My goals coach Christa helped me see this. It’s not about the list, it’s about how I look at the list. If I approach the list with lightness, working through my items in a calm, focused way one-by-one, then it feels good and like I have achieved something. Of course, I could devote a whole other post to “A-ha moments” around a to-do list and ways to rewire thinking about it.

As my other goals coach, Declan, pointed out, “if you don’t get to something, it’s because life has another plan for you”. This again, I loved as a way to shift to acceptance of what was.

  1. Perspective

Whilst we’re at it with the lightness, I realised it’s actually possible to re-frame the mind. I could sit there and list twenty things which mean Coraline is bored, or I could list twenty things I’ve done right and get on that train of momentum. My husband looked at the time and said, “you’re my hero, you’re human, and this too shall pass.”

  1. Faith

The biggest learning is when the beautiful chinks appear. They were always there in the wings.

During this time of, “I’m not getting it right,” and “Coraline isn’t interested in her toys,” (not to do with being ill, a general thing) and especially, “she doesn’t want to sit and do her flash cards” and why not throw in, “she doesn’t like sitting in the pram,” she was displaying all sorts of other amazing little things. See point 3. So Coraline was refusing to do her flash cards; she’s three years old (this I must stress was at the end of her illness when she was herself again). So, she doesn’t like sitting in the pram much; this too shall pass. Let’s take it lightly. 

Coraline doesn’t normally indicate to us if she is hungry or thirsty. She doesn’t normally go in the kitchen. But she crawled and sat in the kitchen twice during these six days. I knew she was telling us she wanted food or drink by going and sitting in there. Coraline began to do hands out for “no”. I realised when I said the word “drink” from behind her in the pram when we were on a walk that she had understood the word drink without seeing her drinking cup. That was pretty huge. More recently she has begun to crawl to her highchair to show she’s hungry. It’s all building.

A webinar with my goals coach Christa asked us to consider: “What if I approached everything from the end vision in mind knowing that was coming?” I’d feel differently. I’d let go with faith.
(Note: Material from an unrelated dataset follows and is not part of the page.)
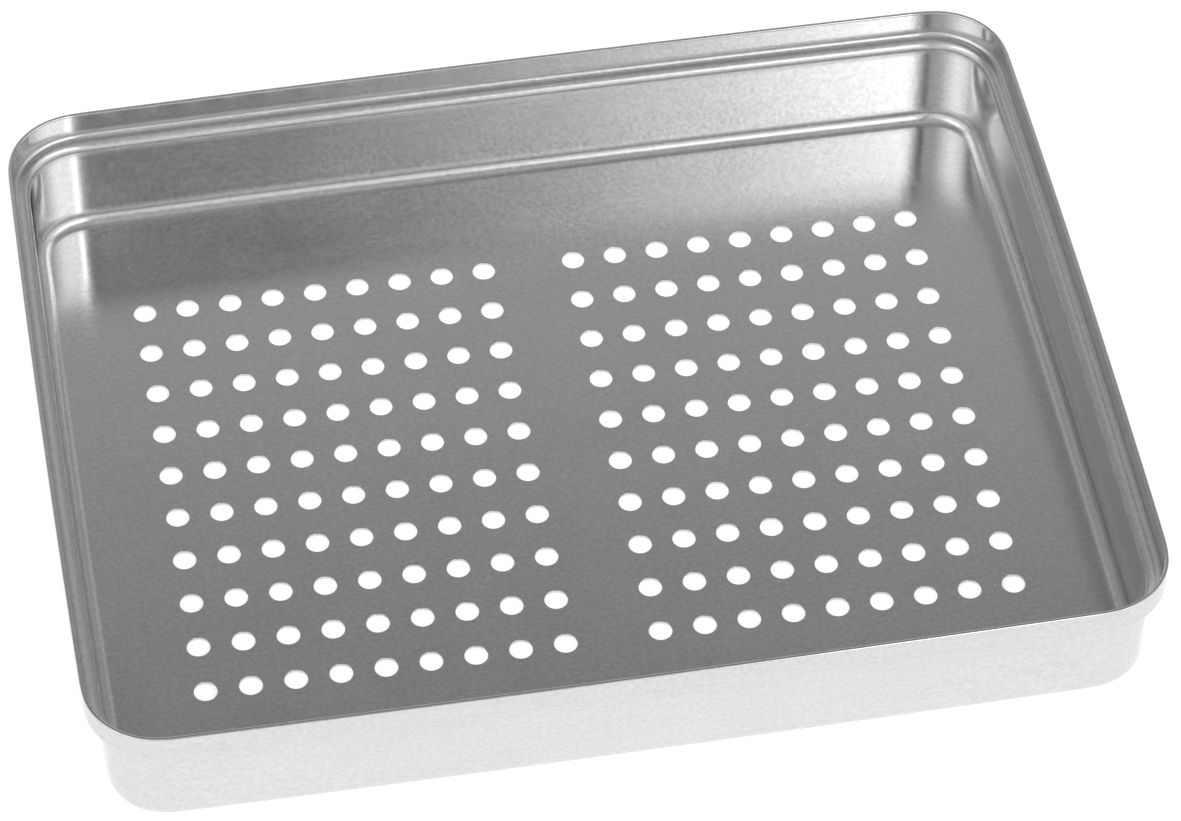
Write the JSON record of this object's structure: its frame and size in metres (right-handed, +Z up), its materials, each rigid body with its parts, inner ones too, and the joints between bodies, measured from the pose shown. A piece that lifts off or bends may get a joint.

She pointed out that you realise there are certain ways you have lived your whole life: do some research, apply the research, get a result. What Coraline is teaching us is that we are not in charge of the timing. 

  1. Patience

This thinking brought back to me the words that a mum, who has a daughter in her twenties with Down syndrome, told me in a phone call when Coraline was a month old. She is a friend of a friend and lives in India. She told me then:

“Don’t worry about her responding, ignore that, it’s all going in. It’s not linear. It’s not incremental. She won’t show results immediately. One day it’s triggered in one moment. If I had listened to what people told me, I would have held back. It’s all getting registered. Neurons are triggered. She won’t show results immediately. One day my daughter just stood up and walked.”

Just goes to show you can learn a lot in six days off preschool. Holly was right – sometimes when you’re forced into a corner that’s when the growth really occurs. And Coraline has really grown in communication this past month, so we can’t wait to see what 2021 brings for her.